Have you ever tried to rip a four-feet-long porcelain tile? Apparently, not many people have because it’s extremely difficult to find an affordable way to do it. After googling for a solution to finish my kitchen floor, I found a company called Vevor that offered a forty-eight-inch manual tile cutter for the low price of $117 and the promise of “no hassle returns.”
Within three days, the large box arrived on my back porch. However, it contained no instructions on how to properly use the machine. Resourcefully, I found a few Youtube videos of others using similar tools. After watching a couple, I was ready to try it myself. On the first tile, I applied pressure just as I had seen on the videos, and my tile snapped in half at the wrong place. After ruining one expensive tile, I tried one more time and failed before concluding that this cheap tool was useless. Good thing for no hassle returns.
Thus began my week-long conversation with “Irene.” She first wanted me to send her a video of me using it. Since I was unwilling to risk breaking a third tile, I refused and appealed to the company’s promise of no hassle returns. She told me that she needed to consult and would respond within three days. Five days later, she offered me $36. In response to my displeasure, she gave me two options: either $74 or a new tile cutter. Again, I refused this offer and insisted on a full refund. She finally relented. I got back $117, and she told me to keep the tile cutter. I now possess a completely useless tool—an instrument designed to accomplish a purpose, yet it sits idle on my laundry room floor, unable to fulfill the purpose for which it was made.

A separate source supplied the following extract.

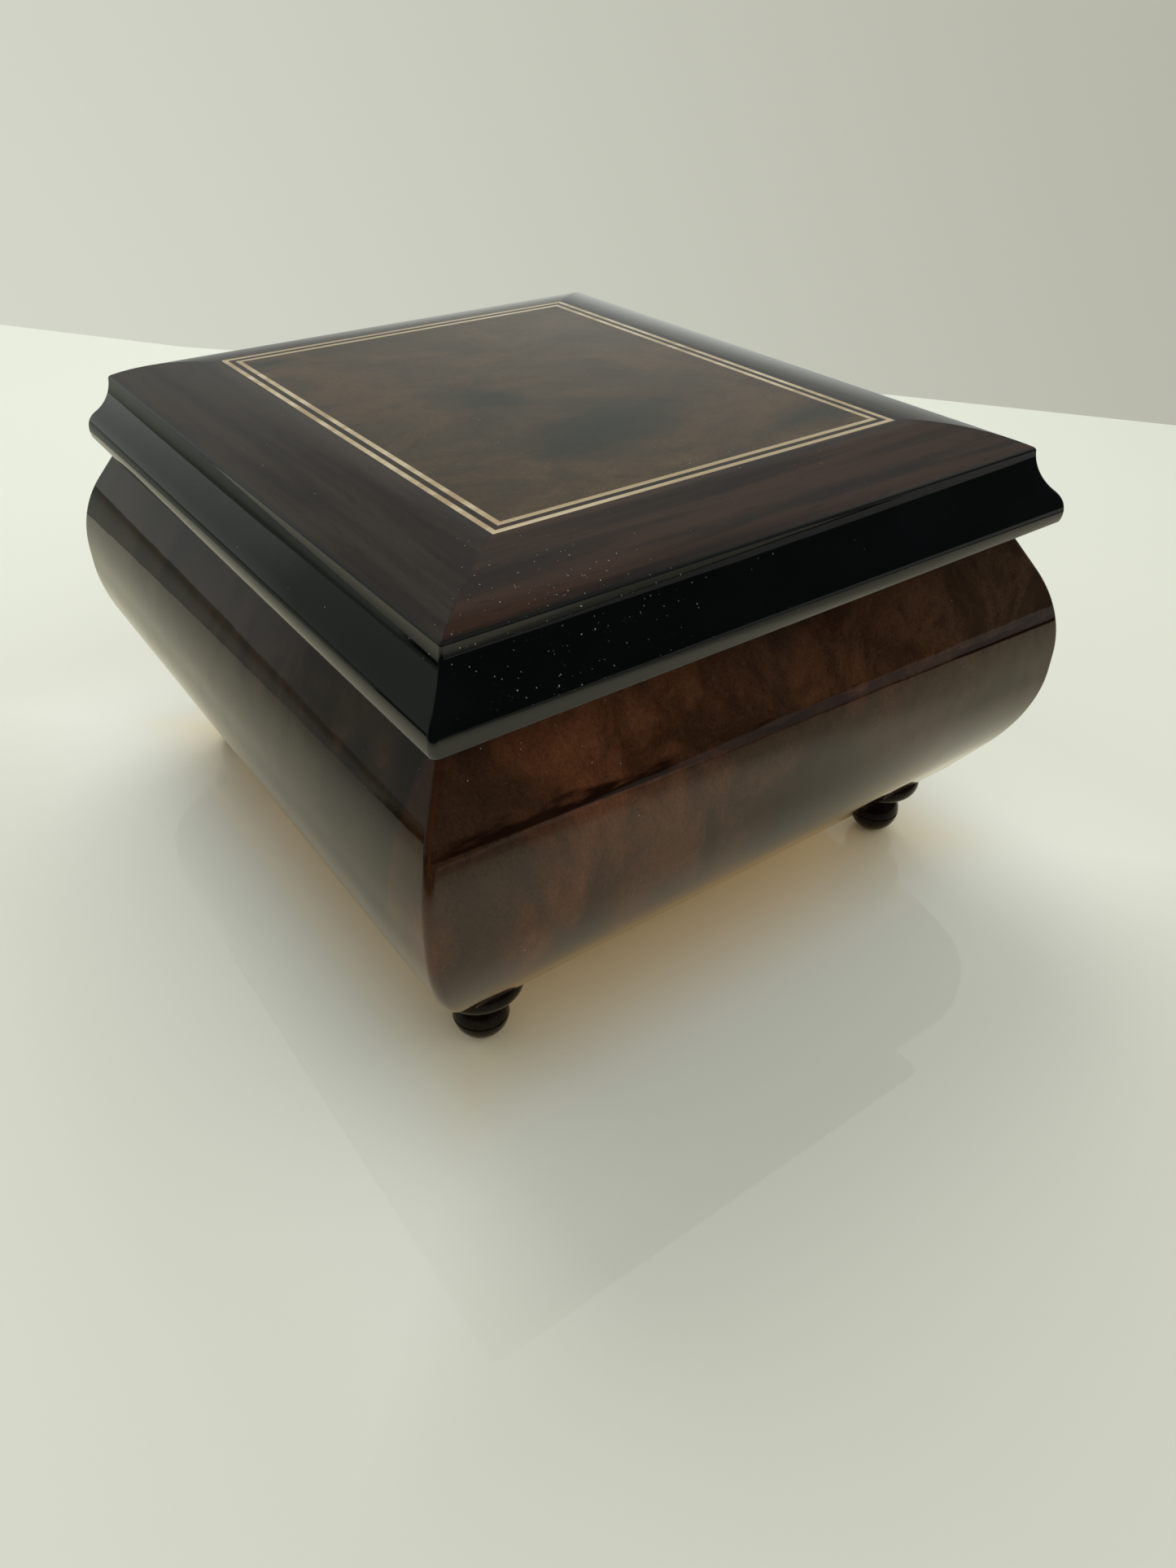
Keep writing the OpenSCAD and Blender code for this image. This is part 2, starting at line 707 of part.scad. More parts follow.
module back_side() {
    color("sienna") difference() {
        mirror([0, 1, 0]) front_plank();
        board_screw_holes();
        for (s = [-1, 1]) at_hinge(s) {
            hinge_recess();
            block([-hinge_l / 2 - slack, hinge_l / 2 + slack],
                [body_d / 2 - leaf_w - slack, far], [rim_z - leaf_t, far]);
            leaf_screw_pair() rod_z([0, 0], [-leaf_screw_l - leaf_t, lap], screw_r + slack);
        }
    }
}

module right_side() {
    color("saddlebrown") difference() {
        right_plank();
        board_screw_holes();
    }
}

module left_side() {
    color("saddlebrown") mirror([1, 0, 0]) difference() {
        right_plank();
        board_screw_holes();
    }
}

module bottom_board() {
    color("burlywood") difference() {
        intersection() {
            body_block();
            block([-far, far], [-far, far], [0, floor_z]);
        }
        for (x = [-foot_x, foot_x], y = [-foot_y, foot_y])
            rod_z([x, y], [0, floor_z + lap], tenon_r + slack);
        board_screw_holes();
        at_posts() screw_hole(post_screw_r, far);
        at_barrel() rod_z([0, 0], [-plate_z, 0], winder_r + arbor_hole_gap);
    }
}

// Countersunk screw, head upwards at z = 0
module screw(r, l) {
    difference() {
        union() {
            translate([0, 0, -r]) cylinder(h = r, r1 = r, r2 = 2 * r);
            translate([0, 0, -l]) cylinder(h = l - r + eps, r = r);
        }
        translate([-2 * r, -r / 6, -r / 2]) cube([4 * r, r / 3, r]);
    }
}

module screw_hole(r, l) {
    translate([0, 0, -r - slack]) cylinder(h = r + slack, r1 = r + slack / 2, r2 = 2 * r + slack);
    translate([0, 0, -l - slack]) cylinder(h = l + slack, r = r + slack / 2);
}

module at_board_screws() {
    for (p = board_screws) translate([p[0], p[1], foot_h]) mirror([0, 0, 1]) children();
}

module board_screw_holes() {
    at_board_screws() screw_hole(board_screw_r, board_screw_l);
}

module bottom_screws() {
    color("gold") at_board_screws() screw(board_screw_r, board_screw_l);
}

// Turned foot: a ball with a line round it, a neck, a rounded collar and a seat with a tenon
module foot() {
    ball_z = ball_r - ball_flat;
    collar_z = foot_h - collar_seat - collar_t;
    round_r = collar_t / 2;
    rotate_extrude() intersection() {
        union() {
            difference() {
                translate([0, ball_z]) circle(r = ball_r);
                translate([ball_r, ball_z]) circle(r = ball_line);
            }
            translate([0, ball_z]) square([neck_r, collar_z - ball_z + eps]);
            translate([collar_r - round_r, collar_z + round_r]) circle(r = round_r);
            polygon([[0, collar_z], [collar_r - round_r, collar_z],
                [collar_r - round_r, collar_z + collar_t], [seat_r, foot_h], [0, foot_h]]);
            translate([0, foot_h - eps]) square([tenon_r, bottom_t - slack + eps]);
        }
        square([far, foot_h + bottom_t]);
    }
}

module foot_front_left() {
    color("#2b1d16") translate([-foot_x, -foot_y, 0]) foot();
}

module foot_front_right() {
    color("#2b1d16") translate([foot_x, -foot_y, 0]) foot();
}

module foot_back_left() {
    color("#2b1d16") translate([-foot_x, foot_y, 0]) foot();
}

module foot_back_right() {
    color("#2b1d16") translate([foot_x, foot_y, 0]) foot();
}

// ---------------------------------------------------------------- lid

module on_lid() {
    translate([0, -lid_forward, rim_z]) children();
}

module lid_block() {
    intersection() {
        along_y(far) lid_section(lid_w);
        along_x(far) lid_section(lid_d);
    }
}

module crown_block() {
    intersection() {
        along_y(far) crown_section(lid_w);
        along_x(far) crown_section(lid_d);
    }
}

// The layer that holds border, stringing and panel
module veneer_layer(t) {
    difference() {
        crown_block();
        translate([0, 0, -t]) crown_block();
        block([-far, far], [-far, far], [-lap, lid_t - t - crown_h]);
    }
}

module inset(x, y) {
    square([lid_w - 2 * x, lid_d - 2 * y], center = true);
}

module lid_board() {
    color("#101310") difference() {
        on_lid() difference() {
            lid_block();
            intersection() {
                veneer_layer(veneer_t);
                linear_extrude(far) inset(lip_w, lip_w);
            }
        }
        for (s = [-1, 1]) at_hinge(s) {
            hinge_recess();
            block([-hinge_l / 2 - slack, hinge_l / 2 + slack],
                [body_d / 2 - leaf_w - slack, hinge_y], [rim_z - lap, rim_z + leaf_t]);
            leaf_screw_pair() rod_z([0, 0], [-lap, leaf_screw_l + leaf_t], screw_r + slack);
        }
    }
}

// Plan of one border strip: s is the side (-1 or 1), turned is 1 for left and right
module border_plan(s, turned) {
    o = [lid_w / 2 - lip_w, lid_d / 2 - lip_w];
    i = [lid_w / 2 - border_x, lid_d / 2 - border_y];
    if (turned == 1)
        polygon([[s * o[0], -o[1]], [s * o[0], o[1]], [s * i[0], i[1]], [s * i[0], -i[1]]]);
    else
        polygon([[-o[0], s * o[1]], [o[0], s * o[1]], [i[0], s * i[1]], [-i[0], s * i[1]]]);
}

module border(s, turned) {
    on_lid() intersection() {
        veneer_layer(veneer_t);
        linear_extrude(far) border_plan(s, turned);
    }
}

module border_front() {
    color("#4a2a1c") border(-1, 0);
}

module border_back() {
    color("#4a2a1c") border(1, 0);
}

module border_left() {
    color("#54311f") border(-1, 1);
}

module border_right() {
    color("#54311f") border(1, 1);
}

// A line of stringing that lies from a to b inside the border
module string_line(a, b) {
    on_lid() translate([0, 0, inlay_z]) linear_extrude(veneer_t) difference() {
        inset(border_x + a, border_y + a);
        inset(border_x + b, border_y + b);
    }
}

module outer_light_string() {
    color("wheat") string_line(0, light_w);
}

module dark_string() {
    color("#1d120d") string_line(light_w, light_w + dark_w);
}

module inner_light_string() {
    color("wheat") string_line(light_w + dark_w, lines_w);
}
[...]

It occurred to me last week that something similar frequently happens in churches. The New Testament tells us that when someone believes the gospel and submits to the lordship of Christ, the Holy Spirit indwells them and endows them with at least one spiritual gift for the purpose of building up the church. Yet, we’ve replaced the New Testament call to “serve” the church with the call of American individualism to merely “attend” church. Therefore, for many Christians, the Spirit’s gift lies dormant in the box, unused and purposeless.
The topic of spiritual gifts is a major one in the New Testament. Paul provides in depth instruction on spiritual gifts in three places (1 Corinthians 12:1-31; Romans 12:6-8; Eph. 4:11). In 1 Corinthians 12:1, Paul writes, “Now concerning the spiritual gifts, brothers, I do not want you to be uninformed.” He clearly believed every Christian needed to operate with a clear understanding of the gifts. Peter also instructed churches on the matter: “Each of you should use whatever gift you have received to serve others, as faithful stewards of God’s grace in its various forms” (1 Peter 4:10).
Taking all these passages into account, Tom Schreiner defines spiritual gifts as “gifts of grace granted by the Holy Spirit that are designed for the edification of the church, which can be divided up as gifts of speaking and gifts of serving.” In the New Testament, the following gifts are listed: apostleship, prophecy, evangelism, discernment, teaching, exhorting, miracles, healing, service leadership, tongues, interpretation of tongues, giving, faith, and mercy. This list is probably not exhaustive.
Every single Christian has been supernaturally gifted by the Holy Spirit with certain abilities with which to serve his or her local church. Paul emphasizes two very important aspects of this process. First, the Spirit empowers these gifts “as he wills” (1 Corinthians 12:11). In other words, we don’t have a say in how we’re gifted to serve the church. The prerogative for distributing the gifts belongs completely with the Lord of the church.
Second, the purpose of the gifts is never self-exaltation. God doesn’t give us gifts to set us apart from others so that everyone can see how talented we are. These are “gifts.” We don’t earn them. They are given for one purpose and one purpose only: to edify, or build up, the church of the Lord Jesus Christ. If we are not serving other believers in the context of a local church, we are not using the gifts God has given us. We’re merely leaving them in the box. We’re also not submitting our lives to the lordship of Christ. The New Testament’s teaching on spiritual gifts affirms once again a vital truth: following Jesus means participating in his church. There’s no other way.